Why this past season sucked: Season 5 was a disaster. The season started off by concentrating way too much on Barney and Robin’s new relationship, only to end it a few episodes later. (In all fairness, the relationship was pretty boring and poorly-written, so I was kind of glad to see it end.) Ted was pushed into the background of his own show. There were not only structural flaws, but also problems with the characters. Barney was turned into an absolute caricature; instead of being “awesome,” he became a filthy manwhore. Robin became a plot device and was robbed of her personality. Marshall’s immaturity was emphasized at the expense of his kindheartedness. Ted was written as more mature and world-weary for the first half of the season, which I welcomed, but he then degenerated into a selfish, pedantic asshole. Only Lily was tolerable for most of the season. Furthermore, there were problems with the plot (or lack thereof). The season had very little in the way of underlying story arcs, making each episode a standalone. It became difficult to invest in characters that didn’t seem to be doing anything or going anywhere.

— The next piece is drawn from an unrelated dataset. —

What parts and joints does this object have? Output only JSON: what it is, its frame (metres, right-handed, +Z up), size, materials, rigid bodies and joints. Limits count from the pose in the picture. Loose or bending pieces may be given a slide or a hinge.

Final verdict: Now, I should give the showrunners credit where it’s due. They acknowledged in an interview at CBS’s press tour what they did wrong this season and want to use next season to expiate their mistakes. However, it’s too late for me. I’m no longer watching. Monday nights are going to get a lot less busy.

So, there you have it: shows that sucked and will likely continue to suck. When I think about them, I’m incredibly grateful for the shows I watch that haven’t crapped all over themselves. I don’t want to jinx it, but I expect awesome things from Chuck, Cougar Town, 18 to Life, and Community in the upcoming season. I also expect White Collar to continue to deliver quality entertainment. At the end of the day, that’s all I can ask for: entertainment.